The point of a digital signature is to announce that you made this document, as it exists at the time of writing. Once a change is made it should no longer identify as signed.

Most institutions don't use this functionality, despite the usefulness of it. At present, I'd recommend using it for publicly distributed files to protect against bad actors publishing a document that pretends to be yours.

As for legally binding, ask a lawyer. Generally, things are legally binding if they're signed by all parties. The specifics get funky, but a digital signature is a solid step for announcing that you did this thing at this datetime and a judge should recognize that if it comes down to it. Bonus points if all parties attach their digital signatures.

[–] Extrasvhx9he 5 points 1 year ago

Thank you so much that answered all my questions

[–] heavy@sh.itjust.works 6 points 1 year ago

I'd say the purpose of the feature is to do as intended, ensure the documents authenticity and integrity. The mechanism still requires people trust your signature (public key), so you need another strategy to establish that trust. If you wanted to share a confidential document to a person you know on discord, and they already trust your discord profile, you would need to use said profile to get people to trust the key you're going to use, belongs to and identifies you. This really isn't different from third party Cas, just a lot of certificates from them are already trusted by default and part of the internet wide key infrastructure.
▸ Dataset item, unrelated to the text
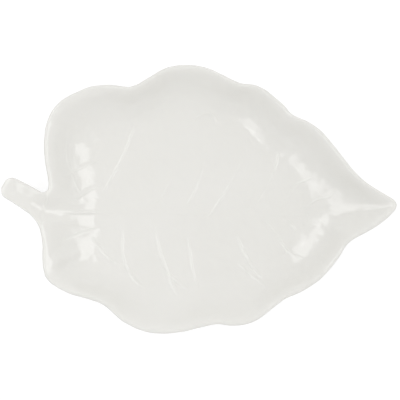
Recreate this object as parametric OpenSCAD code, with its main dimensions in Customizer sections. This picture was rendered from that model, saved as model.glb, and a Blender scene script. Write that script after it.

[–] signofzeta@lemmygrad.ml 2 points 1 year ago

I’m not sure if this is legally binding, but it’s a way to prove that someone said “I signed this document and it has not been modified.” While S/MIME certificates are most commonly used for this purpose, getting one (especially for free) is nearly impossible. Signing with a GPG key is just using another tool, one whose ecosystem doesn’t require CA-sanctioned trust; the reader decides which keys are trusted and verified.